* The task: Each line that holds the word "before" counts once; report how many lines do so and nothing else.

◇ ◇ ◇ ◇ ◇

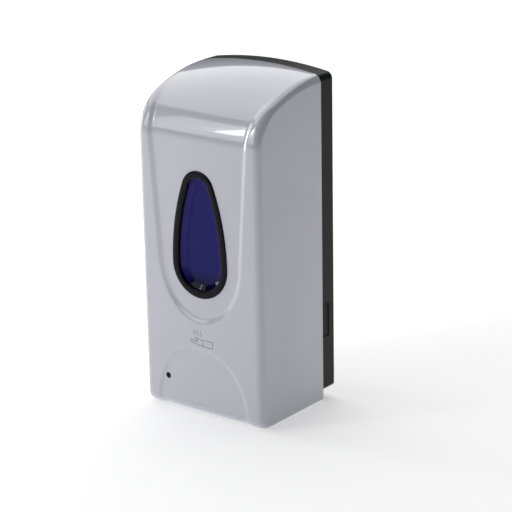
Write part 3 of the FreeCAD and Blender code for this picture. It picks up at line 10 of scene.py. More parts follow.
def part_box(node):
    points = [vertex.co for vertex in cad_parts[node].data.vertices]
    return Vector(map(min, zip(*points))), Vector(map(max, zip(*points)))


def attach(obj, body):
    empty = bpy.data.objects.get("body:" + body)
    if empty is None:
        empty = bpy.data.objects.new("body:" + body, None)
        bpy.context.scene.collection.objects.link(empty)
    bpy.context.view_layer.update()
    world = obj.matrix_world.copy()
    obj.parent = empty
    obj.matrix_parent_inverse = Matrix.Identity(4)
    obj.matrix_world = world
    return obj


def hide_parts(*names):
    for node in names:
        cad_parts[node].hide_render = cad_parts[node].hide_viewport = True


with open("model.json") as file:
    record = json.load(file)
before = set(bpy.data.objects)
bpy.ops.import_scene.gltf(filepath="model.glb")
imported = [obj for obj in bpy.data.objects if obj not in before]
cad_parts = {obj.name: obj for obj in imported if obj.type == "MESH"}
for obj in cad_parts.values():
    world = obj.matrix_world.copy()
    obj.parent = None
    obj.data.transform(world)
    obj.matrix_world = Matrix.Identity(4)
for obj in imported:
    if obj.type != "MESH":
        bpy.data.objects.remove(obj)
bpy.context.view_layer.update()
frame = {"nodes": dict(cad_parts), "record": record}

◇ ◇ ◇ ◇ ◇

* Final answer: 2